Relentlessly China was proposing with Indian prime ministers Indira Gandhi, Rajeev Gandhi, Vajpayee, Manmohan Singh and others, their intention to normalise relations, rebuild trust and cooperation, to settle the border issue once for all. The pendulum was moving to and fro but never the Indian rulers were determined for such a resolution. In spite of the border issue pending for decades, China had been pursuing a policy to improve the relations and develop all-round friendship with India including trade, commerce, and cultural fields. India too reciprocated to some extent. Thus, wide-ranging relations were developed with mutual agreement to maintain peace and tranquillity along the LAC, even while the settlement was kept pending. As a result, certain normalcy was established between the two countries and no bullet was fired at the Sino Indian borders for more than 45 years.
In fact, both sides had several rounds of discussions on the basis of MUMA and MAMU (referring to mutual adjustment and mutual accommodation), and the principle of give and take.
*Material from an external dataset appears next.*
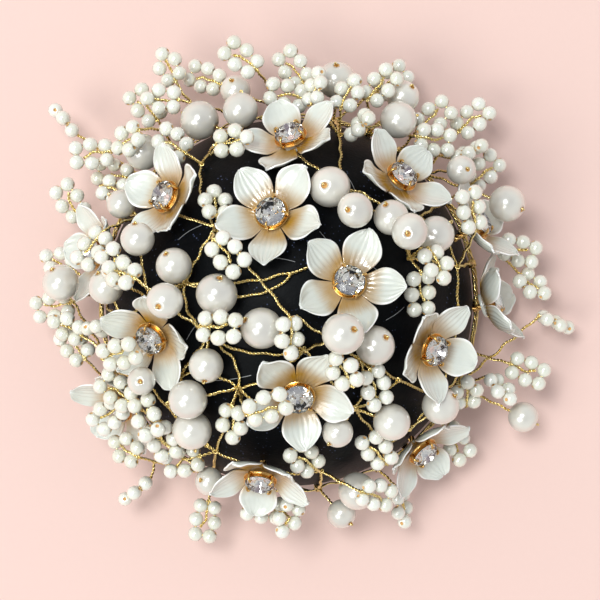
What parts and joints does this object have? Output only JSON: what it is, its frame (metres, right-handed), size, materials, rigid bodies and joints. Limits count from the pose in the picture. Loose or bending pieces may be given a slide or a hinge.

In 1950s also such an attitude was displayed by both sides for some time. Then as well as now, jingoist elements in the Indian polity and media, aided and abetted by imperialists (mainly USA and erstwhile Soviet Union) thwarted any possible solution. Indian leadership was found wanting in political will to resolve the problem once and for all, which would have facilitated the cause of peace and development. Even now it is not too late.